» Exercise goal: Find every line below that contains the word "part" and copy it out.

» Dataset section:
###

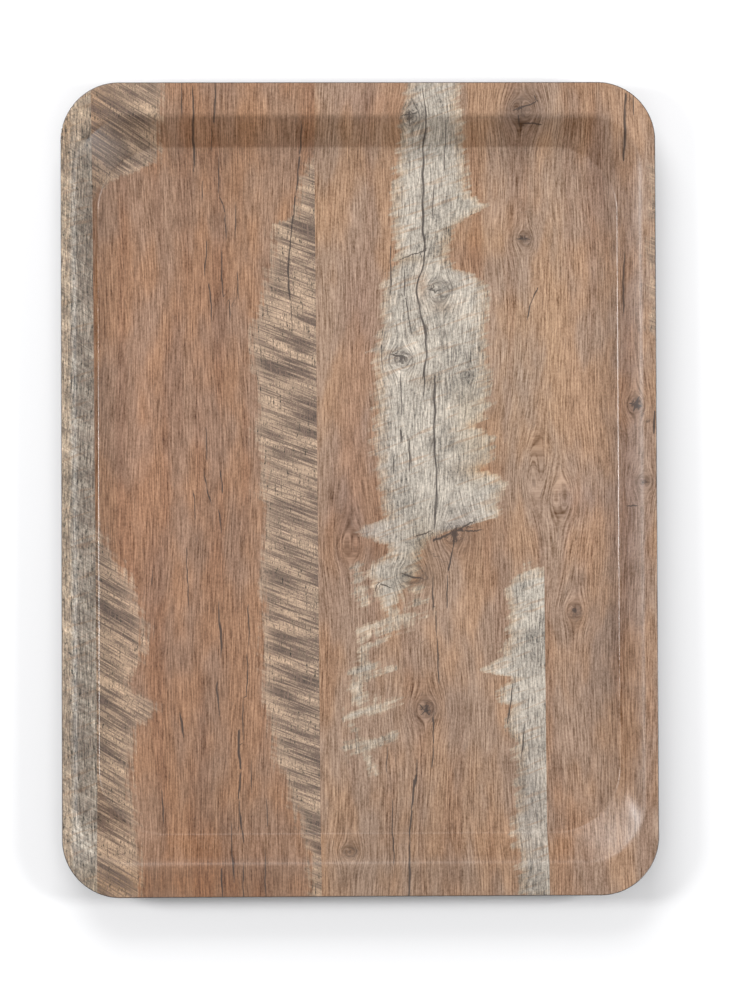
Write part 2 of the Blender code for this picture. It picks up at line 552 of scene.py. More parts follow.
# %% Stains and painted wall shading
STAINS_AND_WALL_SHADING = [
    # x, y, reach across, reach along, and red, green and blue in percent
    (-76, 60, 14, 190, 92, 89, 88), (-110, -10, 16, 90, 103, 98, 96),
    (-100, -120, 14, 70, 94, 92, 90), (-72, -150, 12, 60, 97, 98, 98),
    (-60, 150, 40, 30, 101, 102, 100), (-48, 165, 10, 40, 104, 104, 104),
    (-17, 40, 5, 170, 106, 106, 104), (-3, 12, 14, 50, 87, 82, 83), (2, 92, 8, 30, 95, 90, 90),
    (-5, -15, 14, 18, 86, 82, 82), (4, -30, 14, 9, 84, 80, 78), (5, 198, 22, 10, 88, 82, 82),
    (57, 122, 9, 12, 80, 74, 72), (62, 128, 18, 8, 110, 106, 96), (64, 8, 9, 6, 112, 106, 98),
    (52, -24, 12, 12, 72, 70, 72), (84, 194, 12, 14, 80, 82, 86), (86, 129, 5, 5, 72, 72, 74),
    (82, 65, 13, 60, 106, 113, 118), (42, -115, 16, 22, 88, 87, 88),
    (15, -185, 60, 34, 86, 87, 88), (60, -150, 16, 40, 102, 102, 101),
    (101, 90, 6, 110, 107, 109, 108), (113, -6, 13, 9, 86, 86, 92), (134, -18, 8, 24, 86, 86, 90),
    (122, -82, 16, 34, 82, 82, 84), (111, -63, 4, 4, 66, 64, 66), (142, 43, 4, 5, 62, 62, 66),
    (146, 3, 5, 4, 70, 66, 64), (34, -113, 5, 5, 72, 70, 70), (36, -62, 9, 12, 106, 106, 106),
    (33, 105, 3, 8, 84, 72, 64), (58, 40, 10, 16, 90, 85, 78), (62, 22, 10, 8, 90, 84, 76),
    (62, 10, 12, 4, 90, 80, 70), (36, 56, 7, 3, 84, 78, 72), (27, 119, 8, 2, 94, 86, 76),
    (10, 45, 4, 22, 93, 89, 84), (43, 94, 7, 3, 88, 80, 74), (34, -28, 8, 14, 90, 86, 80),
    (30, -44, 16, 12, 94, 91, 86), (5, 110, 12, 60, 103, 103, 103), (87, -165, 9, 45, 80, 79, 80),
    # The wide flat ovals near y = -200 in this table make the near end darker.
    (-20, 190, 60, 7, 102, 100, 96), (-85, -200, 60, 12, 82, 75, 68),
    (-135, -200, 20, 10, 74, 70, 64), (-127, -110, 9, 60, 117, 116, 112),
    (-140, 192, 16, 22, 88, 80, 72), (45, -200, 60, 9, 95, 93, 90),
    # (139, 20, ...) is painted shade with a bluish painted sheen: it darkens the right side wall.
    (139, 20, 7, 150, 92, 93, 102), (125, 160, 8, 36, 92, 88, 88),
    (-85, 40, 12, 45, 107, 107, 107), (102, -155, 12, 50, 98, 96, 94),
    (118, -14, 16, 32, 110, 109, 109), (-40, -80, 10, 40, 107, 105, 103),
    (57, 142, 10, 20, 108, 108, 106), (-80, -203, 60, 8, 96, 88, 76),
    (-80, -162, 45, 16, 99, 95, 88), (30, -195, 50, 20, 97, 97, 97),
    # (-141, 10, ...) is painted light: it makes the left side wall lighter.
    (-118, 200, 16, 14, 88, 87, 86), (-141, 10, 6, 150, 105, 106, 106),
    (-143, 190, 12, 30, 88, 82, 76), (38, 160, 16, 22, 95, 95, 95),
    (-88, -105, 36, 40, 97, 95, 93), (0, 60, 9, 60, 97, 97, 99),
    (-60, 195, 70, 12, 103, 103, 101),
]
# Their product holds the stains, the darker near end, and the painted shade and light of the side
# walls.
stains_and_wall_shading = np.ones((len(X_MM), 3))
for x, y, wide, long, *colour in STAINS_AND_WALL_SHADING:
    share = np.exp(-(((X_MM - x) / wide) ** 2) - ((Y_MM - y) / long) ** 2)[:, None]
    stains_and_wall_shading *= 1 + share * (np.array(colour) / 100 - 1)
store("stains_and_wall_shading", "FLOAT_VECTOR", stains_and_wall_shading)

# %% [markdown]
# The edge is sanded after trimming, which cuts through the print and bares the dark core. How far a
# point lies inside the outline is a plain subtraction along the sides. In a corner it is the
# corner's radius less the distance to the middle of its arc.

# %% Trimmed edge
BARED_REACH = 1.5
inset_x, inset_y = 1000 * HALF_WIDTH - np.abs(X_MM), 1000 * HALF_LENGTH - np.abs(Y_MM)
corner_mm = 1000 * EDGE_CORNER_RADIUS
into_corner = np.hypot(np.maximum(corner_mm - inset_x, 0), np.maximum(corner_mm - inset_y, 0))
in_corner = (inset_x < corner_mm) & (inset_y < corner_mm)
inset = np.where(in_corner, corner_mm - into_corner, np.minimum(inset_x, inset_y))
store("bared", "FLOAT", np.clip(BARED_REACH - inset / (1000 * TRIM_FILLET), 0, 1))

# %% [markdown]
# The tray is wiped lengthwise, so the two long creases keep the gloss of the press while the rest
# has gone satin. That gloss is what draws a thin bright line along each of them. Trays are stacked
# on their rims and scrubbed at their ends, so the bend and the end creases are the dullest part.

# %% Polished and dulled places
POLISH_REACH_MM = 0.9
POLISH_END_MM = 150.0
POLISH_FADE_MM = 10.0
LEAST_POLISH = 0.05
BEND_REACH_MM = 3.5
END_CREASE_REACH_MM = 2.5
DULLED = 0.8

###

» Completed task:
Write part 2 of the Blender code for this picture. It picks up at line 552 of scene.py. More parts follow.
# on their rims and scrubbed at their ends, so the bend and the end creases are the dullest part.